--- begin ---

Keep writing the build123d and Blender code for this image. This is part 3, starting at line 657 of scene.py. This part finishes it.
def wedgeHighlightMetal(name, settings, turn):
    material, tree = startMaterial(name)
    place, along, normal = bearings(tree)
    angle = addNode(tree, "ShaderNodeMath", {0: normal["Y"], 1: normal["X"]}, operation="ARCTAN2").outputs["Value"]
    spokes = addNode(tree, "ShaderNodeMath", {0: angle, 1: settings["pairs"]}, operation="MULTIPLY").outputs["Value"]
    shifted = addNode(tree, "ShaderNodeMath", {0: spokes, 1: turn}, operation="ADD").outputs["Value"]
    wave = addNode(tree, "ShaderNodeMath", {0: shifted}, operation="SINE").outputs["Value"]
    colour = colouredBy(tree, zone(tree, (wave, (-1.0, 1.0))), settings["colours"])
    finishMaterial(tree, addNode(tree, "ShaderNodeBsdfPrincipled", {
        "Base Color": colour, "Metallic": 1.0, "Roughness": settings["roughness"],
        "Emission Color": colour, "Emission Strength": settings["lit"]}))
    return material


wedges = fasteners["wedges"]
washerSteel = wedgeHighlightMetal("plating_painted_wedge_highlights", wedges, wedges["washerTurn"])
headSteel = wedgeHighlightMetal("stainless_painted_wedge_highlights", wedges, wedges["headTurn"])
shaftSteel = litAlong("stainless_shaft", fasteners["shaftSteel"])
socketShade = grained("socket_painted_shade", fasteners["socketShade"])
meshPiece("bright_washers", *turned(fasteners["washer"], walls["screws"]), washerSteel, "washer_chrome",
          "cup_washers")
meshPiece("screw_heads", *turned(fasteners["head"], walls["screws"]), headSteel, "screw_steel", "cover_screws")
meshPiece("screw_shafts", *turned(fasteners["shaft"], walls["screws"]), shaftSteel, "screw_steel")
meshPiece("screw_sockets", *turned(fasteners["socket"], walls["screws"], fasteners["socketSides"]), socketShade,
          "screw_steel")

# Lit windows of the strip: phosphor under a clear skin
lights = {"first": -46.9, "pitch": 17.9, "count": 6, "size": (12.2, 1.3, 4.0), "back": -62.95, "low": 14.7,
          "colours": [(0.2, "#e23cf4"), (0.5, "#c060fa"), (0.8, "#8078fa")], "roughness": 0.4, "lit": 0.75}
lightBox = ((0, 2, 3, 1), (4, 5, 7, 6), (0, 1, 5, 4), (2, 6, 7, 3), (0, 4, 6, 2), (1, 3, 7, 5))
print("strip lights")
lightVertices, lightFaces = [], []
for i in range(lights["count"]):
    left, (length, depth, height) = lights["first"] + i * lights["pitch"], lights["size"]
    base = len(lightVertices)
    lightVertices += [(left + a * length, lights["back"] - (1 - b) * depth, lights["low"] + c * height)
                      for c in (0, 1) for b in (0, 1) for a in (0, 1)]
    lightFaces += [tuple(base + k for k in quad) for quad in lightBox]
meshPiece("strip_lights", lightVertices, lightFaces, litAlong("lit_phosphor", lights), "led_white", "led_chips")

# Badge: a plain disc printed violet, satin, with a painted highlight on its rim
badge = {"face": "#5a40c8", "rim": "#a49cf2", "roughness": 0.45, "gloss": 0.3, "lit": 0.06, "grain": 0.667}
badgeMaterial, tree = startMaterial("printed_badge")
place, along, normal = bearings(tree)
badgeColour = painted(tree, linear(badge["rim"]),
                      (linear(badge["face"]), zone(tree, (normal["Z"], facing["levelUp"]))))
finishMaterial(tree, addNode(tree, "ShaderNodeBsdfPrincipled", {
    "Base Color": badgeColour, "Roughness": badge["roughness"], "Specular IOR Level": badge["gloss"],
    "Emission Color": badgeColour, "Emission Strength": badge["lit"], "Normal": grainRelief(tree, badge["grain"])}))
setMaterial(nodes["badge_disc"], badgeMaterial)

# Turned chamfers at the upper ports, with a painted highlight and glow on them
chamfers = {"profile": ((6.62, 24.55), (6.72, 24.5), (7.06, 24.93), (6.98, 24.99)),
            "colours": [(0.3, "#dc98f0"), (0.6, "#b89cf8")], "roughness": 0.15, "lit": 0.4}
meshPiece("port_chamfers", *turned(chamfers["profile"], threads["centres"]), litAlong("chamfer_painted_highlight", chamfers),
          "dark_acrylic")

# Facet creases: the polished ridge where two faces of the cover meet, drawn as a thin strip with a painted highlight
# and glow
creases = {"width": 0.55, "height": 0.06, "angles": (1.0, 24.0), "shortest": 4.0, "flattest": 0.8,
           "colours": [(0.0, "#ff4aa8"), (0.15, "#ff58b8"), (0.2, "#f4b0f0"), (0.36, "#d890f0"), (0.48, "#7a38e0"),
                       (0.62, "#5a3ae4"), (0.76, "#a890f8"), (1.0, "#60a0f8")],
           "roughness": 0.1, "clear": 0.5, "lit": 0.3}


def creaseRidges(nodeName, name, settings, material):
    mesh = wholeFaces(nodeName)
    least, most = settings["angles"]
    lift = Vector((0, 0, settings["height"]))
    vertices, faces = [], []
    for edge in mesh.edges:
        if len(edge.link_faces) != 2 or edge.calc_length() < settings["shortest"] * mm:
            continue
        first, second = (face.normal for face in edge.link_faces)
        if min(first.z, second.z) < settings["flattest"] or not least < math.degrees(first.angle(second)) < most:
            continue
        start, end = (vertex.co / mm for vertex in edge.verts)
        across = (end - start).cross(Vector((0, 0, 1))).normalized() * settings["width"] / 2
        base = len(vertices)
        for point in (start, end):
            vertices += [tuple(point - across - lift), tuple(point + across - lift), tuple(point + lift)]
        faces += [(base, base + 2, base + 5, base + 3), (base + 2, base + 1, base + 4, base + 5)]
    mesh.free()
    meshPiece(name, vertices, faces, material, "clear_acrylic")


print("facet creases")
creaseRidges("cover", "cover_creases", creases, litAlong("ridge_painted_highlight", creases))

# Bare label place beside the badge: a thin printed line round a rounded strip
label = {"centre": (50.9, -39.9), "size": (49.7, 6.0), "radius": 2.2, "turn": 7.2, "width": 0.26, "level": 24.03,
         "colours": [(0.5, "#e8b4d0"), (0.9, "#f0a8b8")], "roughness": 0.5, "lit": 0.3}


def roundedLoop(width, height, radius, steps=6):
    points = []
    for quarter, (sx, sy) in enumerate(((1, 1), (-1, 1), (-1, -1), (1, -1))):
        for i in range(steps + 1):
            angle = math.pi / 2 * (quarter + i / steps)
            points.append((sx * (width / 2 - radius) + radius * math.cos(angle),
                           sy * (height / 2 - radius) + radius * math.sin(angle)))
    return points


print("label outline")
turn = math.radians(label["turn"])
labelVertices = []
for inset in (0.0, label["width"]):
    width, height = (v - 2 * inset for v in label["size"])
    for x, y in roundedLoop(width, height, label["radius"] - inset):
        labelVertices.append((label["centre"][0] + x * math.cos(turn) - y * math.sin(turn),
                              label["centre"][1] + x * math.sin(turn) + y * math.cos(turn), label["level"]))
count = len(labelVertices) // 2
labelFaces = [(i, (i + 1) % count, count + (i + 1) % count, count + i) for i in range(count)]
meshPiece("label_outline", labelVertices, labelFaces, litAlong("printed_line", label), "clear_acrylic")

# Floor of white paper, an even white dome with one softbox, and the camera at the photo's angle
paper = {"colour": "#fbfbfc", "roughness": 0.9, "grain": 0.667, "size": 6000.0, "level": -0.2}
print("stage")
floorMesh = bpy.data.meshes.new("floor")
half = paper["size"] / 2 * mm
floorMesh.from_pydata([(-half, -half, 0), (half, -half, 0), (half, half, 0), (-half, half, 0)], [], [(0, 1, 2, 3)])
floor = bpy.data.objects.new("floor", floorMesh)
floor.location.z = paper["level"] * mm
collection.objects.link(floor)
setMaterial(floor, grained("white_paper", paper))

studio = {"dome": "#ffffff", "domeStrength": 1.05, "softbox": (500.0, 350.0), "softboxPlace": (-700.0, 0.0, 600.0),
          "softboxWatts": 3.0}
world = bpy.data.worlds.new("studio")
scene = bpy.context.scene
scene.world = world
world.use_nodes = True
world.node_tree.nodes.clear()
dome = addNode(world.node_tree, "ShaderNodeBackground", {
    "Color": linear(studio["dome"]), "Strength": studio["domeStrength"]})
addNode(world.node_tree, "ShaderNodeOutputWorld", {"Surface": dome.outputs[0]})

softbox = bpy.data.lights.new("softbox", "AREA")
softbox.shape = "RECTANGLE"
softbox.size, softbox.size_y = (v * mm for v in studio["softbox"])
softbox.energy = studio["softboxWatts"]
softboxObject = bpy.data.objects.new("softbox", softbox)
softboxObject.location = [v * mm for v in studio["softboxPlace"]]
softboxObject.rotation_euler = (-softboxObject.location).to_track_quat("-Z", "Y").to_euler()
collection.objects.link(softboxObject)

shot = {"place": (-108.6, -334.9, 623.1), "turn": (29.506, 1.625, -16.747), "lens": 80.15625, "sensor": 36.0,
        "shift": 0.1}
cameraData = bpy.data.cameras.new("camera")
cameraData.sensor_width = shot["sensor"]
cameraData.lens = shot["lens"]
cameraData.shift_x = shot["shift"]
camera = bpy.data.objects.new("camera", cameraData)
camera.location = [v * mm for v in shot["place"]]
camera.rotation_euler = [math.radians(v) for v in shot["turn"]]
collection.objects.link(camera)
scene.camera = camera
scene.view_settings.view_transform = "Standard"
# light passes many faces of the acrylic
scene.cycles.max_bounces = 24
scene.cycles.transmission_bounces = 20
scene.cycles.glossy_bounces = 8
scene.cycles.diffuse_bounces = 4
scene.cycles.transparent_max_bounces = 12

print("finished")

--- end ---

List the lines that contain the word "scene".

Keep writing the build123d and Blender code for this image. This is part 3, starting at line 657 of scene.py. This part finishes it.
scene = bpy.context.scene
scene.world = world
scene.camera = camera
scene.view_settings.view_transform = "Standard"
scene.cycles.max_bounces = 24
scene.cycles.transmission_bounces = 20
scene.cycles.glossy_bounces = 8
scene.cycles.diffuse_bounces = 4
scene.cycles.transparent_max_bounces = 12